Other work has limited itself to problems displaying certain communication patterns. For instance in “Rectilinear Partitioning of Irregular Data Parallel Computations”, David Nicol, Journal of Parallel and Distributed Computing Vol. 23 No. 2, November 1994, pp 119-134, which is hereby incorporated by reference in its entirety, develops an algorithm for mapping problems with a rectilinear topology. This is extended for problems with a k-ary n-cube work and communication pattern in ‘On Bottleneck Partitioning of k-ary n-cubes’, David Nicol and Weizhen Mao, Parallel Processing Letters Vol. 6, No. 6, June 1996, pp 389-399, which is hereby incorporated by reference in its entirety.
Although the above solutions are useful, none of the solutions are directed to optimizing mapping N tasks to N processors, which is a more constrained problem than mapping M>>N tasks to N processors. Accordingly, a need exists for optimally map N tasks to N processors for an arbitrary parallel application in order to minimize execution times on supercomputer systems.
Further, computer systems, such as the BG/L, are far larger than the target architectures of previous research; scaling the mapping to thousands of nodes is essential. The 3-D torus of BG/L adds complexity to the mapping problem. Accordingly, a need exists for optimal maps on supercomputers, such as BG/L, and supercomputers using 3-D torus interconnects for an arbitrary parallel application in order to minimize execution times on supercomputer systems.

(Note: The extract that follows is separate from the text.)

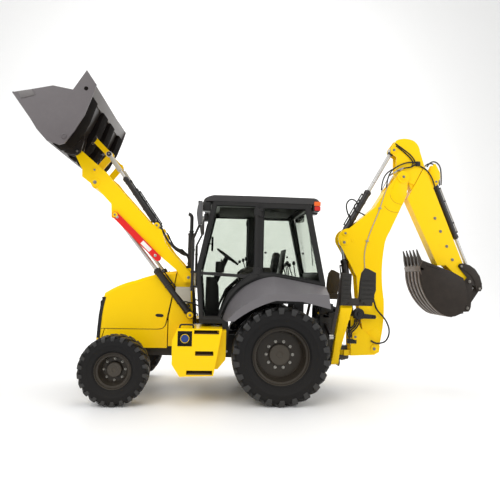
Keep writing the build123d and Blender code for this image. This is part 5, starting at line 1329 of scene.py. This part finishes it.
# Backhoe cylinders: welded black barrels with turned caps and side pipes, chromed rods and forged black rod
# eyes. Each is pinned at its barrel's foot and at its rod's eye.
finish_nodes(barrel_black, "boom_cylinder_barrel", "dipper_cylinder_barrel", "bucket_cylinder_barrel")
finish_nodes(chrome, "boom_cylinder_rod", "dipper_cylinder_rod", "bucket_cylinder_rod")
for name, start, end, radius, rod, eye_half, neck, tube, side_of, pipe_finish in (
    ("boom_cylinder", (1.4, 0, 0.83), (1.222, 0, 2.27),
     0.056, 0.032, 0.06, 0.085, 1.18, (-1, 0, -0.1), hose_rubber),
    ("dipper_cylinder", (1.24, 0, 2.41), (2.004, 0, 3.744),
     0.05, 0.03, 0.056, 0.085, 0.78, (-0.86, 0, 0.5), hose_rubber),
    ("bucket_cylinder", (2.698, 0, 3.27), (3.377, 0, 1.601),
     0.042, 0.026, 0.036, 0.075, 0.95, (0.93, 0, 0.37), pipe_grey),
):
    run = dress_cylinder(name, f"{name}_barrel", barrel_black, start, end, neck, tube, radius, rod, side_of,
                         (0.3, 0.72))
    hoses(f"{name}_pipe", f"{name}_barrel", [run], 0.01, pipe_finish)
    bm = bmesh.new()
    length = (Vector(end) - Vector(start)).length
    oriented(bm, ((-0.075, rod + 0.001), (-0.072, rod + 0.012), (-0.04, rod + 0.014), (-0.036, rod + 0.01),
                  (-0.02, rod + 0.006)), start, end, length)
    for side in (-1, 1):
        add_turned(bm, ((-0.01, rod + 0.021), (-0.002, rod + 0.021), (0.0005, rod + 0.018),
                        (0.0005, rod - 0.002), (-0.01, rod - 0.002)), (end[0], side * eye_half, end[2]), "Y", 32,
                   side)
    put(bm, f"{name}_rod_eye", f"{name}_rod", barrel_black)

# Bucket linkage: two curved guide links outside and one straight link inside, flame-cut from thick plate
# and painted brown-black. They swing on greased steel pins.
linkage_brown = finish_of("linkage_brown", (0.02, 0.0145, 0.0105), (0.07, 0.052, 0.04), 0.42, wear=0.4, dust=0.0,
                          patch=8.0, specular=0.25)
finish_nodes(linkage_brown, "bucket_guide_links", "bucket_link")
pin_ends("guide_link_pins", "bucket_guide_links", ((3.377, 1.601, 0.1255, 0.03),), linkage_brown, 0.6)
bm = bmesh.new()
for side in (-1, 1):
    outline = ((3.04, 1.955), (3.06, 1.985), (3.111, 1.99), (3.22, 1.965), (3.31, 1.905), (3.385, 1.8),
               (3.42, 1.68), (3.425, 1.6), (3.4, 1.558), (3.35, 1.56), (3.325, 1.6), (3.305, 1.7), (3.25, 1.79),
               (3.17, 1.862), (3.073, 1.902))
    add_plate(bm, outline, side * 0.1155, side * 0.1255, 0.003)
put(bm, "guide_link_plates", "bucket_guide_links", linkage_brown)

# Digging bucket: a shell rolled from one plate between curved side plates, in worn brown-black. Cast teeth
# are welded to the lip, side cutters guard its corners and two ears carry the pins.
dig_brown = finish_of("dig_bucket_paint", (0.0175, 0.0118, 0.0082), (0.05, 0.037, 0.028), 0.42, wear=0.4,
                      dust=0.0, patch=7.0, specular=0.25)
rib_brown = finish_of("dig_bucket_worn_rib", (0.11, 0.082, 0.063), (0.05, 0.037, 0.028), 0.4, wear=0.6, dust=0.0,
                      patch=9.0)
tooth_steel = finish_of("tooth_steel", (0.03, 0.023, 0.019), (0.12, 0.1, 0.085), 0.38, wear=0.7, dust=0.0,
                        patch=12.0, metallic=0.4)


def arc_points(ends, steps=8):
    """Points along the circle through three places, without the last one."""
    (ax, ay), (bx, by), (cx, cy) = ends
    d = 2 * (ax * (by - cy) + bx * (cy - ay) + cx * (ay - by))
    ux = ((ax * ax + ay * ay) * (by - cy) + (bx * bx + by * by) * (cy - ay) + (cx * cx + cy * cy) * (ay - by)) / d
    uy = ((ax * ax + ay * ay) * (cx - bx) + (bx * bx + by * by) * (ax - cx) + (cx * cx + cy * cy) * (bx - ax)) / d
    radius = math.hypot(ax - ux, ay - uy)
    turn = [math.atan2(y - uy, x - ux) for x, y in ends]
    for i in (1, 2):
        while turn[i] - turn[i - 1] > math.pi:
            turn[i] -= 2 * math.pi
        while turn[i] - turn[i - 1] < -math.pi:
            turn[i] += 2 * math.pi
    return [(ux + radius * math.cos(turn[0] + (turn[2] - turn[0]) * k / steps),
             uy + radius * math.sin(turn[0] + (turn[2] - turn[0]) * k / steps))
            for k in range(steps)]


dig_back = (
    [(2.35, 1.9)] + arc_points(((2.35, 1.9), (2.463, 1.446), (2.696, 1.209)), 14)[1:]
    + arc_points(((2.696, 1.209), (2.795, 1.175), (2.9, 1.175)), 6) + [(2.9, 1.175)]
    + arc_points(((3.02, 1.23), (3.094, 1.44), (3.08, 1.6)), 10) + [(3.08, 1.6)]
)
dig_half = 0.3


def inset_line(line, depth):
    """The line moved sideways by a depth, to the left of its direction."""
    moved = []
    for i, (x, z) in enumerate(line):
        ahead_point = line[min(i + 1, len(line) - 1)]
        behind = line[max(i - 1, 0)]
        run_x, run_z = ahead_point[0] - behind[0], ahead_point[1] - behind[1]
        size = math.hypot(run_x, run_z)
        moved.append((x - run_z / size * depth, z + run_x / size * depth))
    return moved


bm = bmesh.new()
add_plate(bm, dig_back + inset_line(dig_back, 0.016)[::-1], -dig_half + 0.004, dig_half - 0.004)
for side in (-1, 1):
    face = [(2.395, 2.01), (2.852, 1.851), (3.03, 1.76), (3.08, 1.6)] + dig_back[-2:0:-1] + [(2.35, 1.9)]
    add_plate(bm, face, side * (dig_half - 0.016), side * dig_half, 0.003)
    cutter = [(2.395, 2.01), (2.64, 1.925), (2.66, 1.88), (2.45, 1.94), (2.405, 1.89), (2.345, 1.915)]
    add_plate(bm, cutter, side * (dig_half - 0.001), side * (dig_half + 0.01), 0.003)
    ear = [(3.06, 1.6), (3.14, 1.74), (3.165, 1.76), (3.19, 1.766), (3.222, 1.762), (3.245, 1.75),
           (3.259, 1.728), (3.262, 1.7), (3.23, 1.32), (3.215, 1.27), (3.19, 1.24), (3.1, 1.235), (3.012, 1.222),
           (3.07, 1.3)]
    add_plate(bm, ear, side * 0.126, side * 0.148, 0.004)
    add_plate(bm, [(2.905, 1.172), (3.02, 1.224), (3.1, 1.228), (3.1, 1.212), (3.02, 1.2), (2.91, 1.158)],
              side * 0.11, side * 0.164, 0.002)
    for x, z, radius, inner_half, pin_radius in (
        (3.202, 1.708, 0.034, 0.0925, 0.021), (3.168, 1.298, 0.04, 0.072, 0.026),
    ):
        add_turned(bm, ((-0.02, radius + 0.01), (0.006, radius + 0.01), (0.008, radius + 0.006),
                        (0.008, radius - 0.008), (-0.02, radius - 0.008)), (x, side * 0.148, z), "Y", 30, side)
        add_turned(bm, ((inner_half, pin_radius), (0.15, pin_radius)), (x, 0, z), "Y", 24, side)
lip = [(2.395, 2.01), (2.35, 1.9), (2.338, 1.905), (2.384, 2.019)]
add_plate(bm, lip, -dig_half + 0.002, dig_half - 0.002, 0.003)
dig_piece = put(bm, "dig_bucket_shell", "dig_bucket", dig_brown)
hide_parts("dig_bucket")
bm = bmesh.new()
rib_outer = inset_line(dig_back, -0.01)
for y, half in ((-0.255, 0.026), (-0.135, 0.034), (0.0, 0.034), (0.135, 0.034), (0.255, 0.026)):
    add_plate(bm, rib_outer[1:-12] + dig_back[1:-12][::-1], y - half, y + half, 0.002)
add_plate(bm, [(2.398, 2.012), (2.348, 1.896), (2.372, 1.8), (2.362, 1.797), (2.334, 1.9), (2.384, 2.02)],
          -dig_half - 0.002, dig_half + 0.002, 0.003)
put(bm, "dig_bucket_ribs", "dig_bucket", rib_brown)
pin_ends("dig_bucket_pins", "dig_bucket", ((3.202, 1.708, 0.154, 0.024), (3.168, 1.298, 0.154, 0.024)), steel, 0.6)
bm = bmesh.new()
tooth_along = Vector((-0.056, 0, 0.206)).normalized()
for y in (-0.27, -0.135, 0.0, 0.135, 0.27):
    base = Vector((2.37, y, 1.938))
    thick = Vector((-tooth_along.z, 0, tooth_along.x))
    stations = ((-0.075, 0.03, 0.026), (0.03, 0.03, 0.033), (0.085, 0.027, 0.028), (0.17, 0.021, 0.014),
                (0.252, 0.014, 0.005))
    rows = []
    for run, half_y, half_t in stations:
        middle = base + tooth_along * run
        rows.append([bm.verts.new(middle + Vector((0, sy * half_y, 0)) + thick * st * half_t)
                     for sy, st in ((-1, -1), (1, -1), (1, 1), (-1, 1))])
    add_bars(bm, rows)
bmesh.ops.recalc_face_normals(bm, faces=bm.faces)
bmesh.ops.bevel(bm, geom=bm.edges[:], offset=0.003, segments=2, affect="EDGES", clamp_overlap=True)
put(bm, "dig_teeth", "dig_bucket", tooth_steel)

# Stabilizers: a welded yellow box leg on each side, folded up, with a street pad of dark ribbed rubber on
# a steel plate at its foot. A short black cylinder pushes each leg down.
pad_dark = finish_of("pad_rubber", (0.013, 0.0122, 0.0112), (0.035, 0.032, 0.029), 0.6, wear=0.5, dust=0.1,
                     dust_height=2.0, grain=300.0)
pad_plate = finish_of("pad_plate_brown", (0.022, 0.0165, 0.013), (0.06, 0.046, 0.037), 0.5, wear=0.5, dust=0.0,
                      patch=9.0)
finish_nodes(barrel_black, "left_stabilizer_barrel", "right_stabilizer_barrel")
finish_nodes(chrome, "left_stabilizer_rod", "right_stabilizer_rod")
pad_faces = (
    # the outlines of the pad's two halves in X and Z, as seen from the side
    ((0.966, 1.79), (1.104, 1.784), (1.096, 1.56), (1.05, 1.372), (0.944, 1.345), (0.955, 1.56)),
    ((1.289, 1.862), (1.33, 1.855), (1.44, 1.8), (1.44, 1.56), (1.402, 1.45), (1.376, 1.352),
     (1.3, 1.352), (1.196, 1.449), (1.213, 1.677), (1.238, 1.8)),
)
pad_rib_levels = (1.415, 1.475, 1.535, 1.595, 1.655, 1.715)
for side, hand in ((-1, "left"), (1, "right")):
    body = f"{hand}_stabilizer"
    bm = bmesh.new()
    outline = [(side * 0.375, 0.5), (side * 0.4, 0.47), (side * 0.43, 0.46), (side * 0.465, 0.475),
               (side * 0.49, 0.51), (side * 0.935, 1.31), (side * 0.905, 1.35), (side * 0.85, 1.37)]
    add_prism(bm, [(0.962, y, z) for y, z in outline], [(1.058, y, z) for y, z in outline], 0.005)
    wide = [(side * 0.56, 0.64), (side * 0.6, 0.7), (side * 0.935, 1.31), (side * 0.905, 1.35),
            (side * 0.85, 1.37), (side * 0.54, 0.83)]
    add_prism(bm, [(1.05, y, z) for y, z in wide],
              [(1.05 + 0.085 * max(0.0, (z - 0.64) / 0.73), y, z) for y, z in wide])
    for x, end in ((0.962, -1), (1.058, 1)):
        add_turned(bm, ((0, 0.062), (0.004, 0.062), (0.006, 0.058), (0.006, 0.0)), (x, side * 0.43, 0.52), "X",
                   30, end)
    leg = put(bm, f"{hand}_stabilizer_leg", body, yellow_paint)
    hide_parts(body)
    bm = bmesh.new()
    add_turned(bm, ((0, 0.034), (0.01, 0.034), (0.012, 0.03), (0.012, 0.0)), (0.962, side * 0.62, 0.88),
               "X", 26, -1)
    add_block(bm, (0.985, side * 0.912, 1.346), (1.4, side * 0.966, 1.446), 0.01)
    add_block(bm, (1.055, side * 0.966, 1.366), (1.205, side * 0.99, 1.45), 0.006)
    for outline in pad_faces:
        add_plate(bm, outline, side * 0.962, side * 0.984, 0.004)
    put(bm, f"{hand}_pad_plates", body, pad_plate)
    # A dark brown strip runs along the front edge of each leg.
    bm = bmesh.new()
    strip = [(0.985, 1.8), (0.96, 1.8), (0.905, 1.36), (0.842, 1.05), (0.83, 0.955), (0.868, 0.955),
             (0.905, 1.12), (0.95, 1.345)]
    add_plate(bm, strip, side * 0.93, side * 0.952, 0.004)
    dark = bmesh.new()
    for outline in pad_faces:
        middle_x = sum(x for x, z in outline) / len(outline)
        middle_z = sum(z for x, z in outline) / len(outline)
        shrunk = [(middle_x + (x - middle_x) * 0.94, middle_z + (z - middle_z) * 0.965) for x, z in outline]
        add_plate(dark, shrunk, side * 0.983, side * 1.003, 0.006)
        left, right = min(x for x, z in outline) + 0.03, max(x for x, z in outline) - 0.03
        for level in pad_rib_levels:
            add_block(dark, (left, side * 1.001, level - 0.017), (right, side * 1.0135, level + 0.017), 0.005)
    put(bm, f"{hand}_leg_front_strip", body, pad_plate)
    put(dark, f"{hand}_pad_rubber", body, pad_dark)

Continuing further, much attention has been paid to achieving partitions of tasks that balance computational load and minimize inter-partition communication. Far less attention has been spent on placing those partitions on processors linked by a network, such as a torus or mesh, in which the communication costs between different processor pairs varies considerably. This is especially important for a computer such as BG/L since the cost differential between a good and a bad mapping in a torus increases with processor count. Accordingly, a need exists to find a balanced layout for an arbitrary parallel application in order to minimize communications times between tasks on supercomputer systems.